Quatrano rolled around the right end from his own 48-yard line for what would have become a good gain. Suddenly he took a sharp left turn and bolted virtually straight across the field, finally turning right and scoring in the left side of the end zone and leaving a lot of breathless defenders a bit bewildered.

There was another 20-yard romp around left end, but it was the longer scamper that left the lasting image.  Seymour coach Tom Lennon was succinct in his post-game comment about Quatrano – “He’s a great athlete.’

Long-time Watertown Town Times sports reporter and friend Jim Dreher said, “It’s early in the season but I think by the end Quatrano will be the best quarterback I’ve seen here in my 16 seasons.”

Through two games Quatrano has 256 yards rushing, four TDS  (two by air) and a lineup of frustrated defenders.

You always caution that is early with most of the season to come. But Quatrano just brings a smile to the Watertown camp. Even better, this is hardly a one-man show.

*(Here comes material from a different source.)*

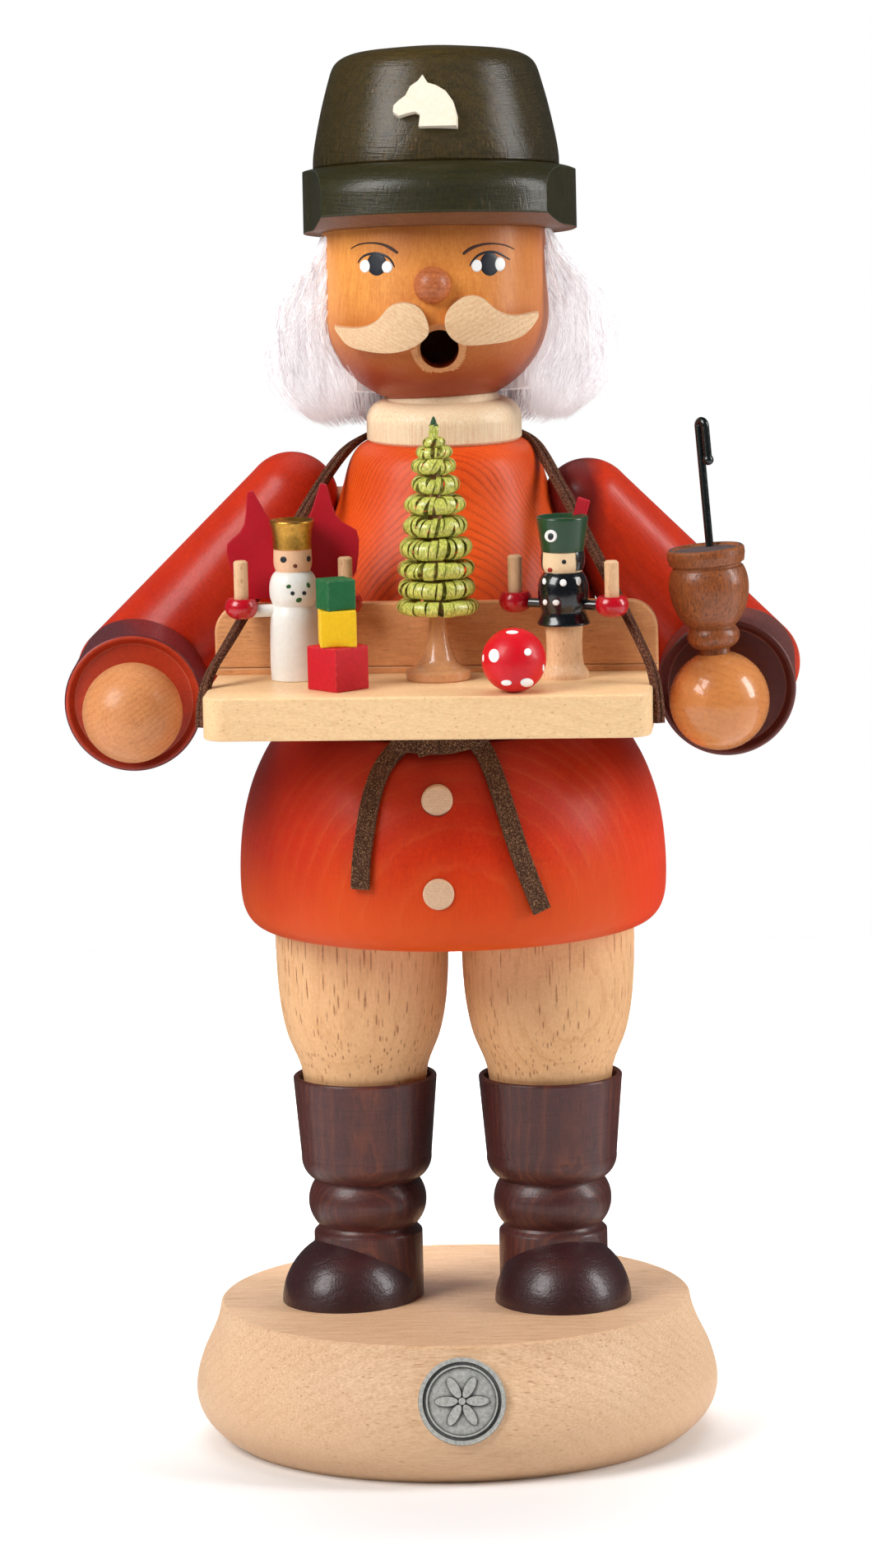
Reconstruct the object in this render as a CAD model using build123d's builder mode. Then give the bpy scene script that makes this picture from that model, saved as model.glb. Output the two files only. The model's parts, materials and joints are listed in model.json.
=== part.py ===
from build123d import *
import os
from math import sin, cos, tan, radians, sqrt, hypot, atan2, degrees

os.makedirs("parts", exist_ok=True)

# Turned wooden incense smoker: a toy seller on a round base, with a tray of toys.
# Millimetres, +Z up, origin at the middle of the base's underside, front towards -Y.

# ---------------------------------------------------------------- driving dimensions
base_height = 25.0
base_top_radius = 42.4
base_belly_radius = 47.2
base_foot_radius = 41.4

figure_x = 1.2            # the figure stands a little beside the disc's middle
figure_turn = -4.2        # and is glued on turned by this many degrees
leg_spacing = 33.5
leg_radius = 15.5
boot_cuff_radius = 12.9
boot_top = 65.7
coat_bottom = 94.0
coat_radius = 38.2
waist = 130.4             # the coat splits here
spigot_radius = 22.93     # round tenon of the lower coat
socket_radius = 23.0      # its socket in the torso: 0.07 mm radial clearance
spigot_height = 5.0
torso_top = 180.6
duct_radius = 5.0         # smoke duct through neck and head
mouth_radius = 3.4
collar_radius = 13.8
head_radius = 20.0
chin_height = 16.6        # vertical half axis of the rounded chin
head_tilt = 8.0           # head and hat lean back
head_foot = (0.15, -1.5, 186.6)
hat_foot = (0.7, -1.5, 186.6)    # the hat sits a little beside the head's middle
visor_radius = 28.0
hat_band_radius = 24.3
hat_turn = -3.5
cuff_radius = 12.15
shoulder_radius = 8.4
hand_radius = 8.8
tray_width = 77.2
tray_front = -60.3        # distances in front of the figure's axis
tray_back = -28.2
tray_bottom = 135.55
tray_top = 143.05
wall_top = 155.5
wall_thickness = 3.1
strap = 0.8               # radius of the plain tube of a leather lace

# ---------------------------------------------------------------- frames
ft = radians(figure_turn)
fc, fs = cos(ft), sin(ft)


def fig(x, y):
    """a point given in the turned figure's own axes"""
    return (figure_x + x * fc - y * fs, x * fs + y * fc)


def fig3(x, y, z):
    a, b = fig(x, y)
    return (a, b, z)


def fig_plane(z):
    return Plane(origin=(figure_x, 0, z), x_dir=(fc, fs, 0), z_dir=(0, 0, 1))


def lathe(x, y):
    """upright drawing plane through a turning axis at x, y: radius across, height up"""
    return Plane(origin=(x, y, 0), x_dir=(1, 0, 0), z_dir=(0, -1, 0))


def upright(x, y):
    return Axis((x, y, 0), (0, 0, 1))


ht = radians(head_tilt)
hs, hc = sin(ht), cos(ht)
head_up = (0, hs, hc)
head_axis = Axis(head_foot, head_up)
head_plane = Plane(origin=head_foot, x_dir=(1, 0, 0), z_dir=(0, -hc, hs))
hat_axis = Axis(hat_foot, head_up)
hat_plane = Plane(origin=hat_foot, x_dir=(1, 0, 0), z_dir=(0, -hc, hs))


def head_point(x, back, up):
    return (
        head_foot[0] + x,
        head_foot[1] + back * hc + up * hs,
        head_foot[2] - back * hs + up * hc,
    )


def hat_point(x, back, up):
    return (
        hat_foot[0] + x,
        hat_foot[1] + back * hc + up * hs,
        hat_foot[2] - back * hs + up * hc,
    )


def head_level(up, turn=0.0):
    t = radians(turn)
    x_dir = (cos(t), sin(t) * hc, -sin(t) * hs)
    return Plane(origin=hat_point(0.5, 0, up), x_dir=x_dir, z_dir=head_up)


def sub(a, b):
    return tuple(p - q for p, q in zip(a, b))


def unit(v):
    n = sqrt(sum(p * p for p in v))
    return tuple(p / n for p in v)


def mid(a, b, t):
    return tuple(p + (q - p) * t for p, q in zip(a, b))


def along(origin, direction):
    """drawing plane with its y along a slanted turning axis"""
    d = unit(direction)
    side = (1, 0, 0) if abs(d[0]) < 0.8 else (0, 1, 0)
    k = sum(p * q for p, q in zip(side, d))
    x = unit(tuple(p - k * q for p, q in zip(side, d)))
    z = (
        x[1] * d[2] - x[2] * d[1],
        x[2] * d[0] - x[0] * d[2],
        x[0] * d[1] - x[1] * d[0],
    )
    return Plane(origin=origin, x_dir=x, z_dir=z)


# ---------------------------------------------------------------- shared outlines
def torso_outline():
    with BuildSketch(lathe(figure_x, 0)) as s:
        with BuildLine():
            Polyline((13.6, torso_top), (0, torso_top), (0, waist + 0.05), (28.9, waist + 0.05))
            Spline(
                (28.9, waist + 0.05), (29.3, 134.2), (28.9, 139), (27.95, 144), (26.9, 149.3),
                (25.4, 155), (23.4, 160.5), (21.1, 165.5), (18.95, 170.5), (17.9, 174.0),
                (16.8, 177.4), (15.3, 179.6), (13.6, torso_top),
            )
        make_face()
    return s.sketch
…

Senior running back Curtis Pomeroy used a good front line to rumble for 208 yards on 25 carries.  Pomeroy pounded up the middle with a host of  eight-to-20 yard scampers. 

There was a team that was pushed at times but showed big-play capability with Carols Arvelo returning a fumble 60 yards for a score and the team coming up with a crucial fumble recovery on its own nine-yard line with the game still in doubt.

Veronneau and his Indians were feeling good Friday night but weren’t over the top. Veronneau made it clear that the results have been good but there is work to be done. He talked about the Indians winning by playing two great quarters against Kennedy and two great quarters against Seymour. He lamented the kicking game that sputtered with three extra points missed.

He knows the Indians need to play four quarters to be where they want to be. There is no illusion here – the Indians have been good, they believe they can and will get better.

The first two games and that promise have produced a major glow around the Indians’ program so far.